Output exactly the lines that run from the line containing "make_cover_rails()" through the line containing "bpy.context.scene.collection.objects.link(empty)", with both ends included.

•••••

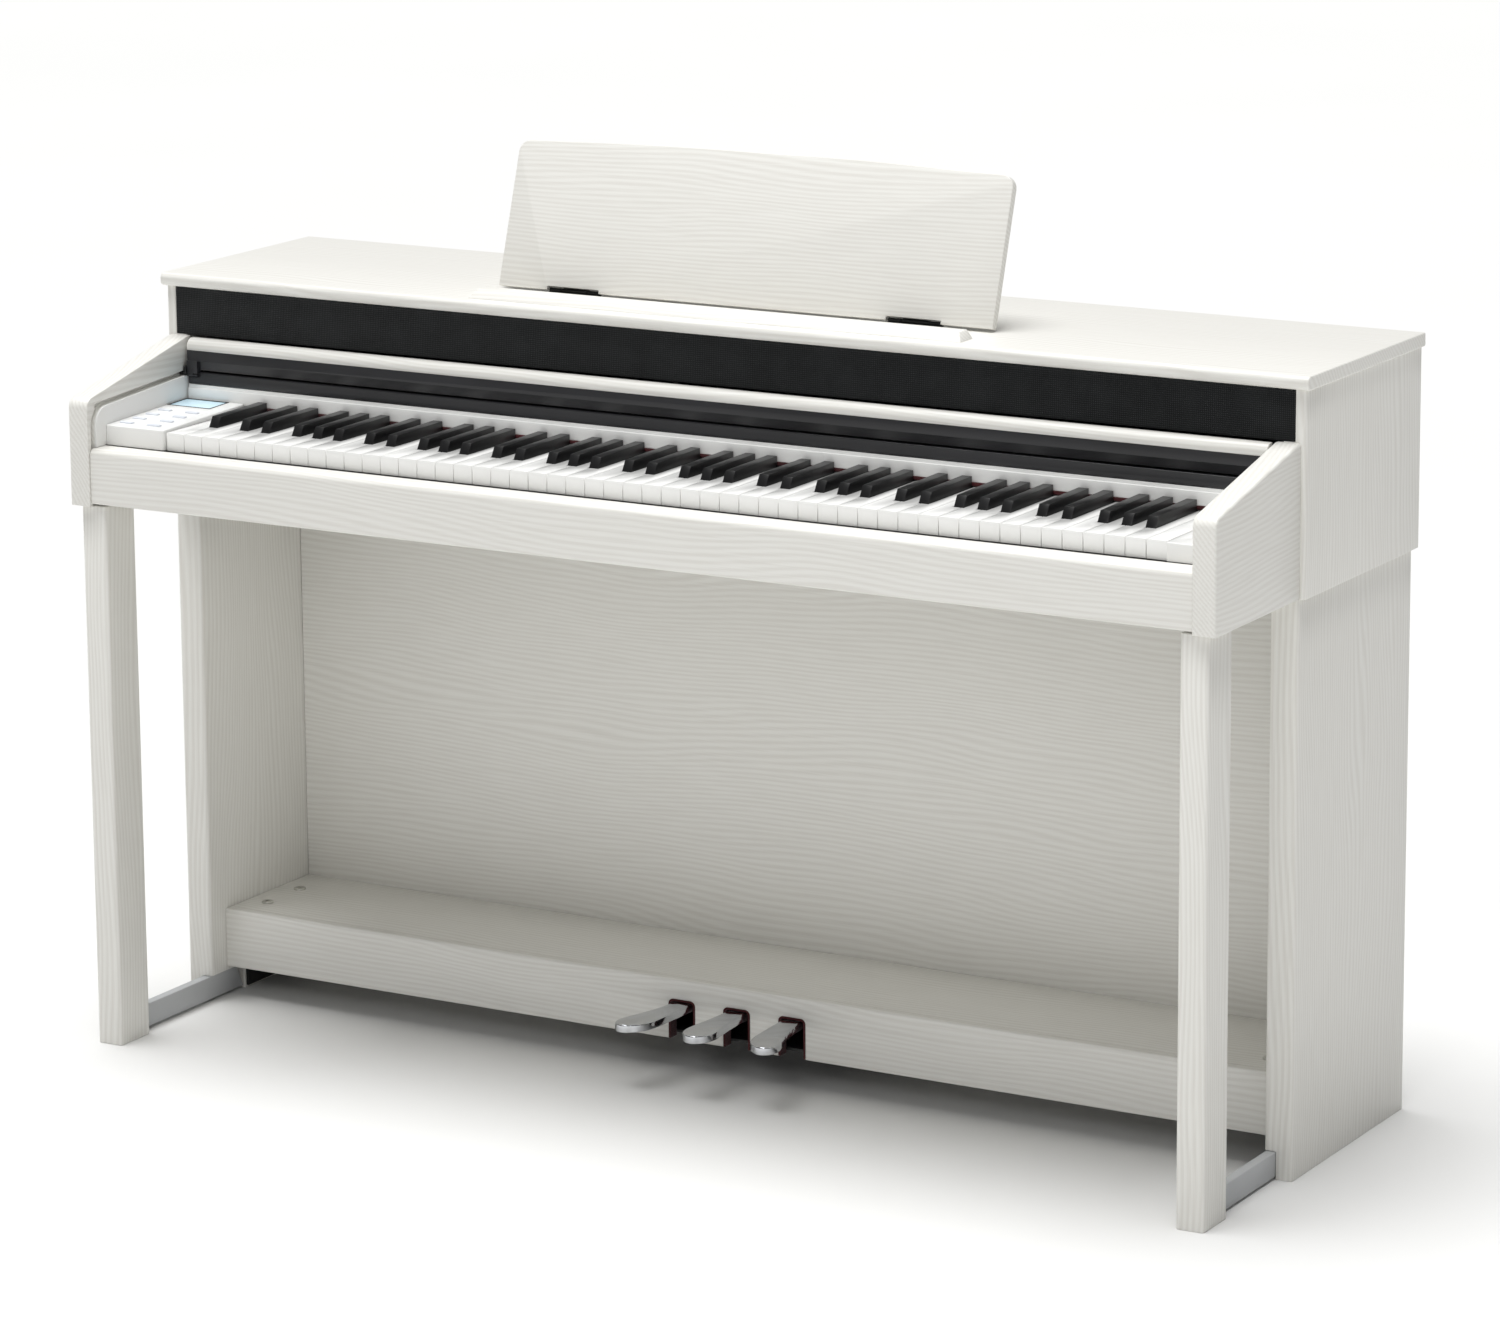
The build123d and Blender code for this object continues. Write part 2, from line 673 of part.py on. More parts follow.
def make_pedal_box():
    half = side_inner - gap
    box_inside = box_front_depth + box_front_thick
    with BuildPart() as board:
        block((-half, half), (at(box_front_depth), at(box_inside)), (box_bottom, box_top))
        fillet(board.edges().filter_by(Axis.X).group_by(Axis.Y)[0].sort_by(Axis.Z)[-1], radius=3)
        with BuildSketch(Plane.XZ.offset(-at(box_front_depth) + 1)) as notches:
            for x, _ in pedal_centres().values():
                with Locations((x, box_bottom - 10)):
                    Rectangle(notch_wide, notch_top - box_bottom + 10, align=(Align.CENTER, Align.MIN))
            fillet(notches.vertices().group_by(Axis.Y)[-1], radius=6)
        extrude(amount=-(box_front_thick + 2), mode=Mode.SUBTRACT)
    keep(board, "pedal_box_front")
    with BuildPart() as shelf:
        block((-half, half), (at(box_inside), at(back_panel_depth)), (box_top - box_top_thick, box_top))
    keep(shelf, "pedal_box_top")
    with BuildPart() as screws:
        with Locations([(sign * screw_x, at(depth), box_top) for sign in sides.values() for depth in screw_depths]):
            Cylinder(screw_radius, screw_head, align=(Align.CENTER, Align.CENTER, Align.MIN))
        fillet(screws.edges().group_by(Axis.Z)[-1], radius=1.4)
    keep(screws, "box_screws")
    with BuildPart() as housing:
        x = (pedal_middle - housing_half, pedal_middle + housing_half)
        y = (at(box_inside), at(housing_back_depth))
        z = (box_bottom + 4, box_top - box_top_thick)
        block(x, y, z)
        block((x[0] + housing_wall, x[1] - housing_wall), (y[0] - 1, y[1] - housing_wall),
              (z[0] + housing_wall, z[1] - housing_wall), mode=Mode.SUBTRACT)
        rod((x[0] - 1, x[1] + 1), at(axle_depth), axle_z, axle_radius, mode=Mode.SUBTRACT)
    keep(housing, "pedal_housing")
    with BuildPart() as axle:
        rod(x, at(axle_depth), axle_z, axle_radius)
    keep(axle, "pedal_axle")


def pedal_side(centre, bend, sign):
    """Points along one edge of a pedal's plan, from its tip back to the box, bent outward at the tip."""
    reach = box_front_depth - pedal_tip_depth
    points = []
    for depth, half in pedal_plan:
        share = (box_front_depth - depth) / reach
        points.append((centre + bend * share ** 1.6 + sign * half, at(depth)))
    return points


def make_pedals():
    for name, (centre, bend) in pedal_centres().items():
        with BuildPart() as pedal:
            with BuildSketch(Plane.XY.offset(pedal_top - pedal_thick)):
                with BuildLine():
                    left = Spline(*pedal_side(centre, bend, -1))
                    right = Spline(*pedal_side(centre, bend, 1))
                    ThreePointArc(left @ 0, (centre + bend, at(pedal_tip_depth - 4)), right @ 0)
                    Polyline(left @ 1, (centre - pedal_shank_half, at(axle_depth)),
                             (centre + pedal_shank_half, at(axle_depth)),
                             right @ 1)
                make_face()
            extrude(amount=pedal_thick)
            fillet(pedal.edges().group_by(Axis.Z)[-1].filter_by(lambda e: e.center().Y < at(box_front_depth)), radius=2)
            rod((centre - pedal_shank_half, centre + pedal_shank_half), at(axle_depth), axle_z, 9)
            rod((centre - 12, centre + 12), at(axle_depth), axle_z, axle_radius + 0.08, mode=Mode.SUBTRACT)
        keep(pedal, f"pedal_{name}")


def make_electronics():
    bed_top = cabinet_bottom + keybed_thick
    with BuildPart() as speakers:
        for sign in sides.values():
            y = at(cabinet_front_depth) + cloth_thick
            block(span(sign, 400, 560), (y, y + 3), (cloth_bottom + 2, lid_bottom - 2))
            with Locations(Location((sign * 480, y + 3, 811), (-90, 0, 0))):
                Cylinder(22, 26, align=(Align.CENTER, Align.CENTER, Align.MIN))
    keep(speakers, "speakers")
    with BuildPart() as circuit:
        block((-170, 150), (at(310), at(460)), (bed_top + 8, bed_top + 10))
        for x in (-160, 140):
            for y in (318, 452):
                with Locations((x, at(y), bed_top)):
                    Cylinder(3, 8, align=(Align.CENTER, Align.CENTER, Align.MIN))
        block((-60, -20), (at(360), at(400)), (bed_top + 10, bed_top + 13))
        block((40, 110), (at(330), at(350)), (bed_top + 10, bed_top + 24))
    keep(circuit, "main_board")
    with BuildPart() as jacks:
        block((-640, -570), (at(140), at(196)), (cabinet_bottom - 26, cabinet_bottom))
        with Locations(*[Location((x, at(140), cabinet_bottom - 14), (90, 0, 0)) for x in (-623, -587)]):
            Hole(3.2, depth=30)
    keep(jacks, "headphone_box")
    with BuildPart() as inlet:
        block((485, 515), (at(462), at(474 + back_board)), (685, 709))
        block((488, 512), (at(472), at(490)), (688, 706), mode=Mode.SUBTRACT)
    keep(inlet, "power_inlet")


make_lid()
make_cabinet_sides()
make_cabinet_back()
make_speaker_cloth()
make_arms()
make_cover_rails()
make_key_slip()
make_keybed()
make_fascia()
make_control_panel()
make_right_end_block()
make_key_frame()
make_keys()
make_cover()
make_music_desk()
make_desk_hardware()
make_desk_ledge()
make_stand_sides()
make_front_legs()
make_foot_bars()
make_back_panel()
make_pedal_box()
make_pedals()
make_electronics()
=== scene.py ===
import json
import math

import bpy
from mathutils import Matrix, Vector


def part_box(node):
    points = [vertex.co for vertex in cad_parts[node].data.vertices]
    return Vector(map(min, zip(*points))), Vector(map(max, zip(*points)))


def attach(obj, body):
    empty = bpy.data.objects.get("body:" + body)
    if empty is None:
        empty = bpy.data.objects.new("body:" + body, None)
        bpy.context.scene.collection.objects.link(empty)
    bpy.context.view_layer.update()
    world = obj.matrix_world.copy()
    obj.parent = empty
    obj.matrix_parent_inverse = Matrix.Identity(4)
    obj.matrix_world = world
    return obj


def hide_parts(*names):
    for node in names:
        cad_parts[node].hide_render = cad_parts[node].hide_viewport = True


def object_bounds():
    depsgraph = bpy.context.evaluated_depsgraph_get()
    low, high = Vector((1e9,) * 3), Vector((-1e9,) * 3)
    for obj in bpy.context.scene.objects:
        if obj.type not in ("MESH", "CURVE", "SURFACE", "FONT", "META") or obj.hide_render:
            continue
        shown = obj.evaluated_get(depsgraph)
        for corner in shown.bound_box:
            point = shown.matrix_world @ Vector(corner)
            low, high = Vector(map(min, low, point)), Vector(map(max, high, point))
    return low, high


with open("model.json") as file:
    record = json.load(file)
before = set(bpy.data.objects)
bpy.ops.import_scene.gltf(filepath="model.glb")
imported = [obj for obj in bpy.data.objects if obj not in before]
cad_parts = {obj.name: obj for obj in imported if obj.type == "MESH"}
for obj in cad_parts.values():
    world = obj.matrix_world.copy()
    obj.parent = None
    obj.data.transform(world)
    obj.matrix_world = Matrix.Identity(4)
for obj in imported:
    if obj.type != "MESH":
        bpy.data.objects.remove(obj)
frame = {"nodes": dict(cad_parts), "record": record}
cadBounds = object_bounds()
bpy.ops.object.select_all(action="DESELECT")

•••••

→ Output below:
make_cover_rails()
make_key_slip()
make_keybed()
make_fascia()
make_control_panel()
make_right_end_block()
make_key_frame()
make_keys()
make_cover()
make_music_desk()
make_desk_hardware()
make_desk_ledge()
make_stand_sides()
make_front_legs()
make_foot_bars()
make_back_panel()
make_pedal_box()
make_pedals()
make_electronics()
=== scene.py ===
import json
import math

import bpy
from mathutils import Matrix, Vector


def part_box(node):
    points = [vertex.co for vertex in cad_parts[node].data.vertices]
    return Vector(map(min, zip(*points))), Vector(map(max, zip(*points)))


def attach(obj, body):
    empty = bpy.data.objects.get("body:" + body)
    if empty is None:
        empty = bpy.data.objects.new("body:" + body, None)
        bpy.context.scene.collection.objects.link(empty)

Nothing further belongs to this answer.